Entries →
— Begin —

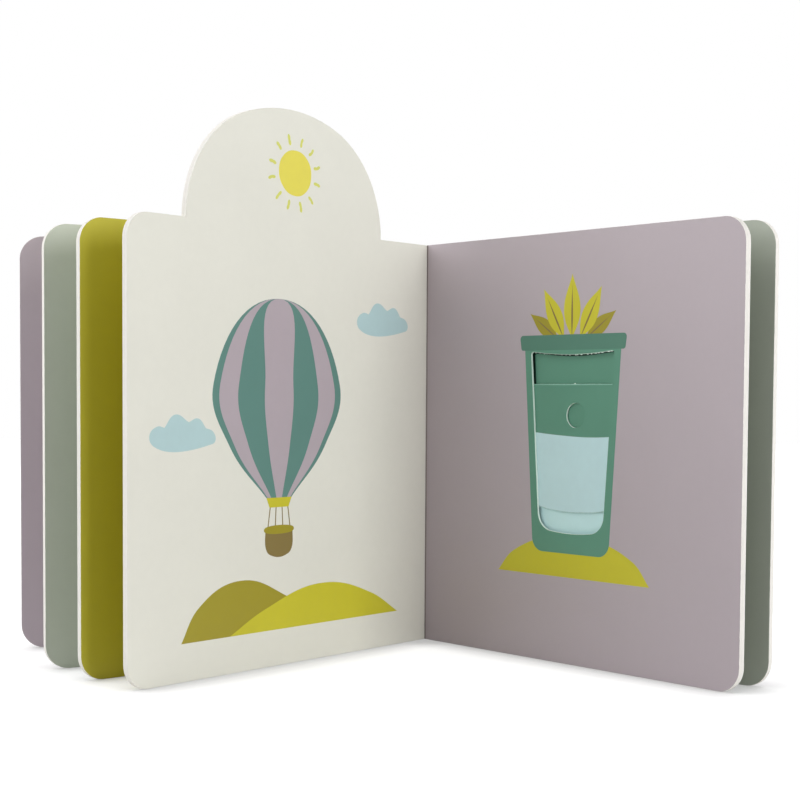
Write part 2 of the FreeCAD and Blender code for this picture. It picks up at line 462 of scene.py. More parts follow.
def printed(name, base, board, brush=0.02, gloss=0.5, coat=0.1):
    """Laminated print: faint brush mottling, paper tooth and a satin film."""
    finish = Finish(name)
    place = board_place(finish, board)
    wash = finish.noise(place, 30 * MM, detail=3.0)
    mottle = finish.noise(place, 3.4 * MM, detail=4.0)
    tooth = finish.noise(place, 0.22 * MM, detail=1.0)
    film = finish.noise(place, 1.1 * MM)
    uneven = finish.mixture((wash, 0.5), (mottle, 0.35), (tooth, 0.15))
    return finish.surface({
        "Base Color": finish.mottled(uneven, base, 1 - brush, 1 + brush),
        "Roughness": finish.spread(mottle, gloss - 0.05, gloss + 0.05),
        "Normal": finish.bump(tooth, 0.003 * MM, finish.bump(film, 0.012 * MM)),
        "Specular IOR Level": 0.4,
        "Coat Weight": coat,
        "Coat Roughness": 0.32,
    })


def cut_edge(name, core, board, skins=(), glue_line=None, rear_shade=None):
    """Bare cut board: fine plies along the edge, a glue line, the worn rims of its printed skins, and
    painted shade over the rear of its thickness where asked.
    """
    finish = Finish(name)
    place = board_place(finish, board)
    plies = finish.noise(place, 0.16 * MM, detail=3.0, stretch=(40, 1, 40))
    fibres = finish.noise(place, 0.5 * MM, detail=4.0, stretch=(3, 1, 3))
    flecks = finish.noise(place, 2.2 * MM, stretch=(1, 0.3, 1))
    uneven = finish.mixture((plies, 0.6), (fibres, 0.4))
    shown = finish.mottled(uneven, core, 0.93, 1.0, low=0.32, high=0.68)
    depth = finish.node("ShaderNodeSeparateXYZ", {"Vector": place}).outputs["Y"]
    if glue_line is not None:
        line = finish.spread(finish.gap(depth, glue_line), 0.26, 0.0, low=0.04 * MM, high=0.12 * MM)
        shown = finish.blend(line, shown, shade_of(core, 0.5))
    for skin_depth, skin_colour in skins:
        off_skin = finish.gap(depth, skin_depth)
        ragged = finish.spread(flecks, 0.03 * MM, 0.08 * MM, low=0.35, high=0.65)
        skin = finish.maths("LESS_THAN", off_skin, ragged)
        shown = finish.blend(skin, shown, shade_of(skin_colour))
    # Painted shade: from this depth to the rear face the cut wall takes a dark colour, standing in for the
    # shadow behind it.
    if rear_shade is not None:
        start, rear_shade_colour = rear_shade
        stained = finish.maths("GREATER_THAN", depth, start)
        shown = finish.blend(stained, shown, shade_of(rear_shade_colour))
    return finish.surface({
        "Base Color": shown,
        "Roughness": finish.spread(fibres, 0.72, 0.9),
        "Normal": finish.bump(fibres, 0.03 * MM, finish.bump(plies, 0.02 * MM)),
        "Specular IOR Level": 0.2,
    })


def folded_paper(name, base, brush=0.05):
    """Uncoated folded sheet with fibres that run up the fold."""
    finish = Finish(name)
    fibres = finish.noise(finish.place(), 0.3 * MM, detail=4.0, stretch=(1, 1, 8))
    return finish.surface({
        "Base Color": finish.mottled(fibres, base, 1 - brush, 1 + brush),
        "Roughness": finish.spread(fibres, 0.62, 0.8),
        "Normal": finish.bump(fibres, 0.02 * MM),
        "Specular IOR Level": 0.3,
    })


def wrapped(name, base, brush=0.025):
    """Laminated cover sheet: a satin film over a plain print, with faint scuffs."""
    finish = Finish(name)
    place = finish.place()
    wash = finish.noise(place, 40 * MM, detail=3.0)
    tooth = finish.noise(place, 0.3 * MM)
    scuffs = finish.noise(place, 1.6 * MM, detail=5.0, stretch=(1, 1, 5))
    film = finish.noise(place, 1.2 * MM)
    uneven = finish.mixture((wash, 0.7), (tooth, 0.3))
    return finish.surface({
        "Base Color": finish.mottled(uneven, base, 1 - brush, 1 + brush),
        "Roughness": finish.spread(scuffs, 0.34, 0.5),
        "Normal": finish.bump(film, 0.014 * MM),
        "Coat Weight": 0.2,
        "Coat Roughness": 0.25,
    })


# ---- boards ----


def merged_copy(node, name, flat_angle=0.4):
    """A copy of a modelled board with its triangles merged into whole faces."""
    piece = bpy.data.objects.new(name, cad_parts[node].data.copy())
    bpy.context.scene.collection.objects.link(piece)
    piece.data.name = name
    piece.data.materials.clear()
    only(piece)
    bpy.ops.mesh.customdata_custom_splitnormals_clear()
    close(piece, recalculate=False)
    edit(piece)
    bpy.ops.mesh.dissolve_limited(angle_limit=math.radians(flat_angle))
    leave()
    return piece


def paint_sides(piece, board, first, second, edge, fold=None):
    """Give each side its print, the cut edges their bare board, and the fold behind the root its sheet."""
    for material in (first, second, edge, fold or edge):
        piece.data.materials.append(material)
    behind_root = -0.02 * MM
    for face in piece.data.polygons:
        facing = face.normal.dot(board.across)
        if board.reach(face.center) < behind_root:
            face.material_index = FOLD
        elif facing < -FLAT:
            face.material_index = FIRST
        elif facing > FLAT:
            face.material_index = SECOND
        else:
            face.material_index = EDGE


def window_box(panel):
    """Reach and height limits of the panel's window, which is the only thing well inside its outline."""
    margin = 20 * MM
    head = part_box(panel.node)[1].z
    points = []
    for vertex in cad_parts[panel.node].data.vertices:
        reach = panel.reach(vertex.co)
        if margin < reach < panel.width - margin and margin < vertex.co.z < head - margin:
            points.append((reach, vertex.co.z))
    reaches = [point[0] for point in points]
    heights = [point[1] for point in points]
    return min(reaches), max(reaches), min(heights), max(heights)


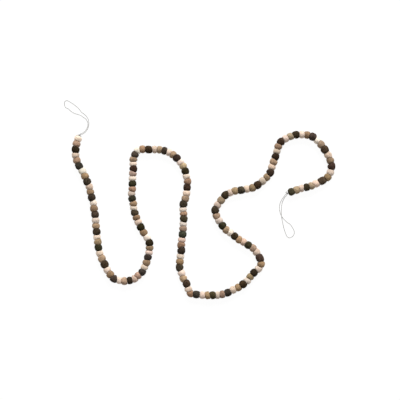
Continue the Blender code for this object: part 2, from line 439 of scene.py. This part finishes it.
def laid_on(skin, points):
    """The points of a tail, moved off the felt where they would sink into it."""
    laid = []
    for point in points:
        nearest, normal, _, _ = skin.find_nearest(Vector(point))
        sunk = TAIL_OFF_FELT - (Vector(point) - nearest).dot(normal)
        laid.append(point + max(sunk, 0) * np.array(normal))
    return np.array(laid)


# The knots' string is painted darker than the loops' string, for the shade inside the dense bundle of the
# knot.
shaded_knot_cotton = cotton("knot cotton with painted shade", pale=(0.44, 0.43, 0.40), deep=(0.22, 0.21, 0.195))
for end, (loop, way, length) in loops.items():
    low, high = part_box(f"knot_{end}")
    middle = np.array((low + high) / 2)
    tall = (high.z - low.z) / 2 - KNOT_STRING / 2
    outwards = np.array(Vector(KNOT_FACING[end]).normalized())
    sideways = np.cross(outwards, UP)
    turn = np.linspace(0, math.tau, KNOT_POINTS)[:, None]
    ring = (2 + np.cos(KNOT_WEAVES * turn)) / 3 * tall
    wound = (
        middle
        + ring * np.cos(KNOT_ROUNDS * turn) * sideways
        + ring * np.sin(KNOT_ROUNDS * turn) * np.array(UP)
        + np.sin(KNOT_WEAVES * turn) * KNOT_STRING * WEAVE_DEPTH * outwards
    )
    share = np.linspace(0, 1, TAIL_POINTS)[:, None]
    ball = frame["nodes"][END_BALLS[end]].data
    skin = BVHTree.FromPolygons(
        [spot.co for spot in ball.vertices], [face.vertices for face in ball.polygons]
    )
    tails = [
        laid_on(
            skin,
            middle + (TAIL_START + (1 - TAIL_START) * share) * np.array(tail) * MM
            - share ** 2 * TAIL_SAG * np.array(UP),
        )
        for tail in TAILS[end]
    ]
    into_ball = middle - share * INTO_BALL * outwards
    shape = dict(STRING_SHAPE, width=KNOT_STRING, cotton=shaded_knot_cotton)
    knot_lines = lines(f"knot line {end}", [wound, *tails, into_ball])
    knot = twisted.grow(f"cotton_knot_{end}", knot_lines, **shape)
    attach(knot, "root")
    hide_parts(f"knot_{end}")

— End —

Given task →
Of the lines above, retype only those from the line containing "Continue the Blender" through the line containing "return np.array(laid)", including both, exactly.

Response below →
Continue the Blender code for this object: part 2, from line 439 of scene.py. This part finishes it.
def laid_on(skin, points):
    """The points of a tail, moved off the felt where they would sink into it."""
    laid = []
    for point in points:
        nearest, normal, _, _ = skin.find_nearest(Vector(point))
        sunk = TAIL_OFF_FELT - (Vector(point) - nearest).dot(normal)
        laid.append(point + max(sunk, 0) * np.array(normal))
    return np.array(laid)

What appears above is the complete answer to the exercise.